In the same interview Narayana makes a more general observation. He says that a sort of languor or fatigue has impeded the Indian mind. To think independently has taken a back seat. "It is like the state of Hanuman's mind in Ramayana just before he is to leap across the ocean. He thinks he is an insignificant small ape and may not be able undertake the venture. But luckily for Hanuman, there are others around to instil confidence in him, that he is very much competent to carry out the job. But sadly, there is nobody to do that to our languages and cultures. We have simply given up."
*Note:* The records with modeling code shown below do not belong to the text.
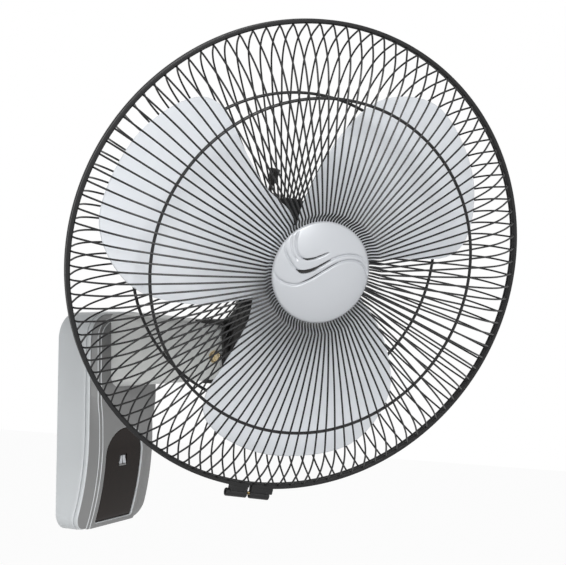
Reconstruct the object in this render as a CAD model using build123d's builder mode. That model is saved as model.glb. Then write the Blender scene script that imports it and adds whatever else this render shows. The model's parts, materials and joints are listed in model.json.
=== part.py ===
from build123d import *
import os
from math import cos, pi, radians, sin, sqrt

os.makedirs("parts", exist_ok=True)

# A wall-mounted oscillating fan in millimetres, +Z up. The wall is the plane Y = 0 and the fan
# reaches out towards -Y. The origin is the middle of the four wall screws. The head is drawn
# tipped down and swung aside, as it was last left.

# How the fan was left
tip_angle = 16.5            # of the fan axis below level
swing_angle = 39.0          # of the head from straight ahead, towards -X

# Clearances
seat_gap = 0.1              # a part held in or on another
running_gap = 0.05          # a shaft in its bore, on the radius
free_gap = 0.6              # parts that pass one another
weld_gap = 0.05             # a guard ring from the wires welded to it

# Housing on the wall
housing_top_width = 122
housing_base_width = 136
housing_height = 260
top_corner = 32
base_corner = 20
shell_depth = 45.2
shell_wall = 2.5
notch_depth = 3
shell_notches = [(-23, -3), (-59, -50)]
plate_thickness = 3
housing_depth = 59.4
cover_wall = 2.4
cover_inset = 7             # of the cover's raised face from the shell's outline
flange_inset = 2.6
flange_thickness = 2.6
bend_start = -13            # height below which the front bends back to the wall
bend_radius = 334
bend_flats = 5              # that stand for the bend

# Wall screws and the supply inlet in the plate
screw_spacing_x = 70
screw_spacing_z = 160
wall_hole_radius = 3
inlet_height = housing_height / 2 - 70
inlet_radius = 11
inlet_bore = 5
inlet_flange = 2

# Dark panel in the lower front, and the window in it
panel_top = -11
panel_base = -119
panel_top_width = 76
panel_base_width = 80
panel_crown = 7
panel_corner = 5
panel_thickness = 2.8
panel_stand = 0.8           # of the panel above the cover
window_height = -50
window_width = 15.4
window_tall = 13.4

# Control board on the posts of the wall plate
board_height = -25
board_width = 84
board_tall = 84
board_thickness = 1.6
board_hole_x = 74
board_hole_z = 74
board_screw_radius = 1.5
post_radius = 4
post_length = 8
terminal_width = 40
terminal_tall = 14
terminal_depth = 12
terminal_ways = 5
terminal_slot = 4
capacitor_width = 46
capacitor_tall = 20
capacitor_depth = 26
receiver_width = 10
receiver_tall = 7

# Arm
arm_root_width = 72.6
arm_tip_width = 47.2
arm_root_top = housing_height / 2 - 1
arm_root_base = arm_root_top - 87.5
arm_tip_top = arm_root_top - 10
arm_tip_base = arm_root_base + 13.5
arm_reach = 206.9
arm_corner = 6
arm_wall = 3.5
arm_flange = 6
arm_bolt_x = 44
arm_bolt_z = 58
arm_bolt_radius = 2.5
arm_bolt_head = 3
lead_hole_radius = 9
fork_width = 30
fork_length = 42            # of the slot in the arm's tip

# Tilt pivot in the arm's tip, and the liner of its fork
pivot_reach = arm_reach - 6.6
pivot_height = arm_tip_base + 26.5
tilt_bolt_radius = 4
tilt_head_radius = 6.2
tilt_head_height = 2.6
tilt_slot = 1.6
cup_radius = 7.6
cup_thickness = 1.6
nut_width = 13
nut_thickness = 6.5
liner_wall = 2.6
liner_rise = 4.6            # of the liner above the arm's tip
liner_fall = 3
liner_overhang = 4.4
lead_slot = 12

# Neck that tips in the fork, and the swivel on top of it
tongue_width = 23.4
tongue_back = 26
tongue_low = 17
tongue_rise = 29            # of the tongue's back above the pivot
tongue_slope = 9
tongue_shoulder = 25        # of the back's corner behind the swivel axis
tongue_toe = 4.5
swivel_advance = 15         # of the swivel axis in front of the tilt pivot
fan_height = 142.5          # of the fan axis above the tilt pivot, along the swivel axis
deck_height = 68            # of the top of the neck
deck_radius = 19
deck_thickness = 7
stem_radius = 13
spindle_radius = 6
stem_foot = 44
spindle_foot = 46
washer_radius = 16
washer_thickness = 1.6

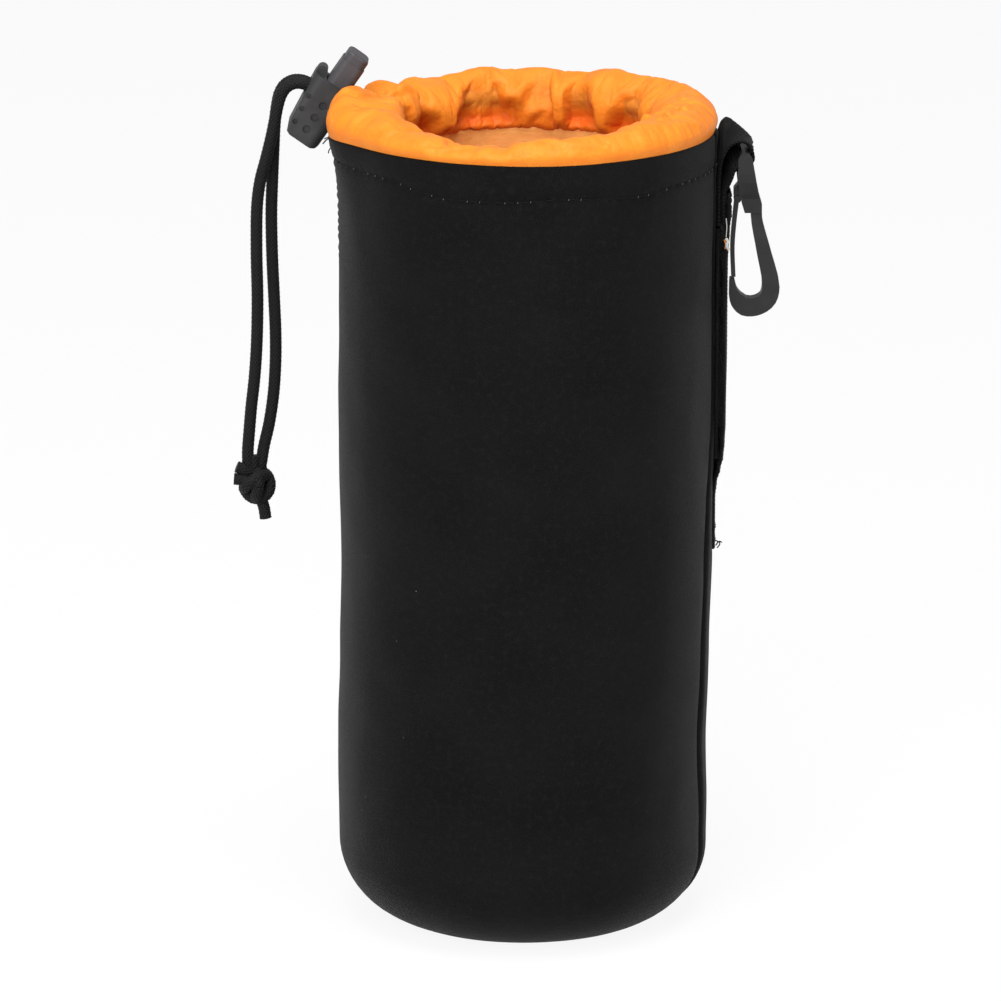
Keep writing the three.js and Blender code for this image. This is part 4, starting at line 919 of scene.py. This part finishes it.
def relaxed(piece, freedom, swelling):
    """Lets Blender's cloth grow and buckle a mesh. Each vertex has its freedom, from 0, held, to 1, and
    its swelling: the share of the growth."""
    mesh = piece.data
    start = [v.co.copy() for v in mesh.vertices]
    for vertex in mesh.vertices:
        vertex.co *= SIM_SCALE
    held = piece.vertex_groups.new(name="held")
    stays = piece.vertex_groups.new(name="stays")
    for index, (free, share) in enumerate(zip(freedom, swelling)):
        held.add([index], 1 - free, "REPLACE")
        stays.add([index], 1 - share, "REPLACE")
    cloth = piece.modifiers.new("Cloth", "CLOTH")
    assign(
        cloth.settings, quality=6, mass=0.1, air_damping=3, tension_stiffness=25, compression_stiffness=25,
        shear_stiffness=8, bending_stiffness=2.5, vertex_group_mass="held", vertex_group_shrink="stays",
        shrink_min=-GROWTH, use_pressure=True, uniform_pressure_force=PRESSURE,
    )
    cloth.settings.effector_weights.gravity = 0
    cloth.collision_settings.use_collision = False
    for step in range(1, 21):
        bpy.context.scene.frame_set(step)
    solved = piece.evaluated_get(bpy.context.evaluated_depsgraph_get()).data
    moved = [v.co / SIM_SCALE for v in solved.vertices]
    piece.modifiers.remove(cloth)
    piece.vertex_groups.clear()
    bpy.context.scene.frame_set(1)
    for vertex, old, new, free in zip(mesh.vertices, start, moved, freedom):
        step = new - old
        cap = MOST_SWELL * free * MM
        far = step.length
        vertex.co = old + step * (min(far, cap) / far if far else 0)


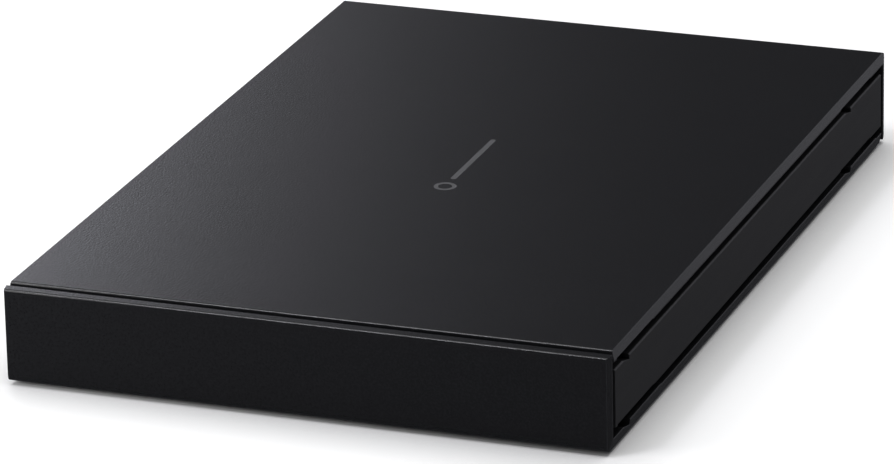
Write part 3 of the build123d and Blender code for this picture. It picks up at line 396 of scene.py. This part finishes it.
def area_light(name, place, aim, width, height, power):
    """A white rectangular softbox, its power in watts."""
    lamp = bpy.data.lights.new(name, "AREA")
    lamp.shape = "RECTANGLE"
    lamp.size = width
    lamp.size_y = height
    lamp.energy = power
    holder = bpy.data.objects.new(name, lamp)
    holder.location = place
    holder.rotation_euler = (Vector(aim) - Vector(place)).to_track_quat("-Z", "Y").to_euler()
    bpy.context.scene.collection.objects.link(holder)


def studio_floor():
    """A wide pale sweep of card with a very fine tooth, glowing white, with a painted contact shadow
    under the case.
    """
    low, high = -FLOOR_HALF, FLOOR_HALF
    corners = [(low, low, 0), (high, low, 0), (high, high, 0), (low, high, 0)]
    mesh = bpy.data.meshes.new("floor")
    mesh.from_pydata(corners, [], [(0, 1, 2, 3)])
    floor = bpy.data.objects.new("floor", mesh)
    bpy.context.scene.collection.objects.link(floor)
    s = Shader("floor_card")
    tooth = s.noise(0.6 * MM, detail=3.0)
    s.set(Specular_IOR_Level=0.2, Emission_Color=(1.0, 1.0, 1.0, 1.0))
    # Painted contact shadow: the floor's glow is dimmed by ambient occlusion near the case.
    open_sky = s.node("ShaderNodeAmbientOcclusion", samples=8)
    open_sky.inputs["Distance"].default_value = CONTACT_REACH
    glow = s.maths("MULTIPLY", s.maths("POWER", open_sky.outputs["AO"], 2.0), FLOOR_GLOW)
    s.link(glow, s.surface.inputs["Emission Strength"])
    colour = s.mix(tooth, [0.80] * 3, [0.84] * 3)
    floor.data.materials.append(s.finish(colour, s.spread(tooth, 0.7, 0.8)))
    floor.visible_glossy = False


def studio_world(ambient, glows):
    """Even ambient light with soft glows, each a (level, azimuth left of +Y, elevation, sharpness)."""
    world = bpy.data.worlds.new("studio")
    world.use_nodes = True
    tree = world.node_tree
    direction = tree.nodes.new("ShaderNodeTexCoord").outputs["Generated"]

    def maths(operation, source, value):
        node = tree.nodes.new("ShaderNodeMath")
        node.operation = operation
        tree.links.new(source, node.inputs[0])
        if isinstance(value, float):
            node.inputs[1].default_value = value
        elif value:
            tree.links.new(value, node.inputs[1])
        return node.outputs["Value"]

    level = None
    for strength, azimuth, elevation, sharpness in glows:
        turn, lift = radians(azimuth), radians(elevation)
        facing = tree.nodes.new("ShaderNodeVectorMath")
        facing.operation = "DOT_PRODUCT"
        facing.inputs[1].default_value = (-sin(turn) * cos(lift), cos(turn) * cos(lift), sin(lift))
        tree.links.new(direction, facing.inputs[0])
        away = maths("SUBTRACT", facing.outputs["Value"], 1.0)
        falloff = maths("EXPONENT", maths("MULTIPLY", away, sharpness), None)
        level = maths("ADD", maths("MULTIPLY", falloff, strength), level or ambient)
    background = tree.nodes["Background"]
    background.inputs["Color"].default_value = (0.92, 0.92, 1.0, 1.0)
    tree.links.new(level, background.inputs["Strength"])
    bpy.context.scene.world = world


AMBIENT = 0.03
BACK_LEFT_SHEEN = (12.3, 33.4, 15.0, 187.0)     # spreads over the top from its back left corner
BACK_RIGHT_GLOW = (0.92, -23.0, 8.0, 19.0)      # picks out the right side's leaning faces
FRONT_EDGE_GLINT = (60.0, 135.0, 60.0, 900.0)   # catches the rounded edges along the front

VIEW_AZIMUTH = 20.56       # degrees round from looking along +Y
VIEW_ELEVATION = 20.50
VIEW_ROLL = -1.24
VIEW_DISTANCE = 0.7313
AIM_OFFSET = (0.0062, -0.0237, 0.0)   # where the view's middle meets the top, from its centre
LENS = 243.2               # millimetres on a 36 mm sensor


def studio_camera():
    """A long lens from the front right, a little above the case."""
    low, high = cad_bounds
    top_centre = Vector(((low[0] + high[0]) / 2, (low[1] + high[1]) / 2, high[2]))
    target = top_centre + Vector(AIM_OFFSET)
    turn, lift, roll = radians(VIEW_AZIMUTH), radians(VIEW_ELEVATION), radians(VIEW_ROLL)
    forward = Vector((-sin(turn) * cos(lift), cos(turn) * cos(lift), -sin(lift)))
    level = Vector((cos(turn), sin(turn), 0))
    upright = level.cross(forward)
    right = level * cos(roll) + upright * sin(roll)
    up = right.cross(forward)
    camera = bpy.data.cameras.new("camera")
    camera.lens = LENS
    camera.sensor_width = 36.0
    camera.clip_start = 0.01
    holder = bpy.data.objects.new("camera", camera)
    holder.matrix_world = Matrix((right, up, -forward)).transposed().to_4x4()
    holder.location = target - forward * VIEW_DISTANCE
    bpy.context.scene.collection.objects.link(holder)
    bpy.context.scene.camera = holder


studio_floor()
studio_world(AMBIENT, [BACK_LEFT_SHEEN, BACK_RIGHT_GLOW, FRONT_EDGE_GLINT])
area_light("overhead_box", (0.0, 0.0, 1.0), (0.0, 0.0, 0.0), 1.2, 1.2, 9.0)
area_light("front_left_card", (-0.11, -0.15, 0.06), (-0.038, -0.057, 0.006), 0.06, 0.06, 0.10)
studio_camera()
bpy.context.scene.view_settings.view_transform = "Standard"
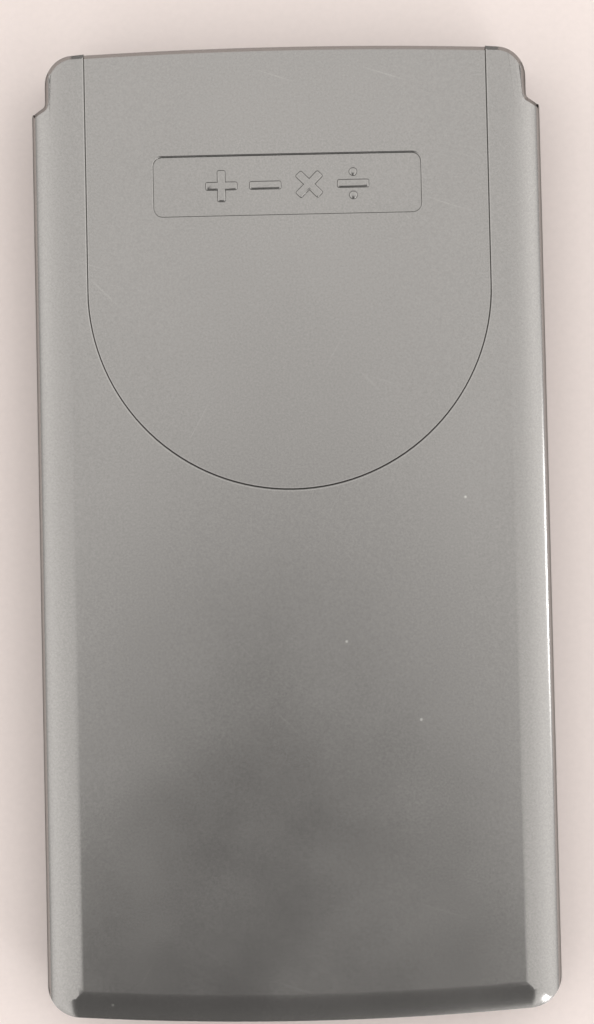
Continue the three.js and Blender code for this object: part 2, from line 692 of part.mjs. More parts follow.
function chipBlob() {
  const profile = [new THREE.Vector2(0, 0), new THREE.Vector2(CHIP_RADIUS, 0)];
  for (let i = 1; i <= 4; i++) {
    const a = (i * Math.PI) / 8;
    profile.push(new THREE.Vector2(CHIP_RADIUS * Math.cos(a) ** 0.6, CHIP_HEIGHT * Math.sin(a)));
  }
  profile[profile.length - 1].x = 0;
  const blob = new THREE.LatheGeometry(profile, 16).rotateX(-Math.PI / 2);
  return solid(blob.translate(0, (keypadHigh + displayLow) / 2 - CHIP_RADIUS, boardUnder - STACK_GAP));
}

const lcd = {
  width: displayWindow.width - 2 * WINDOW_LEDGE + 2 * LCD_BORDER,
  height: displayWindow.height - 2 * WINDOW_LEDGE + 2 * LCD_BORDER,
};
const solar = { width: SOLAR_WIDTH - SOLAR_LEDGE, height: SOLAR_HEIGHT - SOLAR_LEDGE };
const lcdTop = displayUnder - STACK_GAP;
const lcdUnder = lcdTop - LCD_THICK;

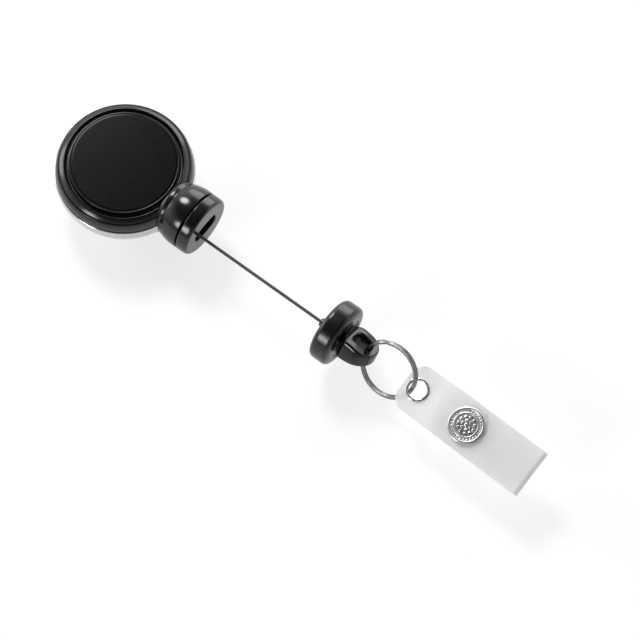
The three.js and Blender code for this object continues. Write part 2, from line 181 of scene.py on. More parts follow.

Finally, let me end by posing a few nagging questions about this indigenous enterprise of knowledge: In the world that we live is it really possible to segregate 'our' knowledge and 'their' knowledge? What kind of an exercise would this be and what kind of mindset would this require? Is it not embedded with an element of violence like in all reclamations, revivals and revisitations? Is there a more reconciliatory path that we should explore? How does one erase the power relationship that exists between the language that gives and the one that receives? How does one handle the economics and politics of it? Isn't it a better strategy to reverse the process, at least as a first step to achieve parity, where you flood the power language, in this case English, with elements and idioms that are local? Does this  whole exercise of marking territory not shrink our world and vistas, is it pragmatic at all when the human mind is now such an enormous interface of innumerable influences? It is easy to unleash this project, but how does one control its dynamics? Haven't we seen the havoc caused by chauvinistic groups? Wouldn't they derive legitimacy from this kind of a knowledge project? How does one infuse a good deal of magnanimity into this whole process? 

Narayana perhaps anticipates some of these questions. He says in his final paragraph of the blog entry: "As we get into an exercise like this there are people who'll accuse us of being frogs in the well. They may be correct, but while we express wonderment about the expanse of the ocean, we can't allow our ponds and lakes to go dry. They sustain us not the sea."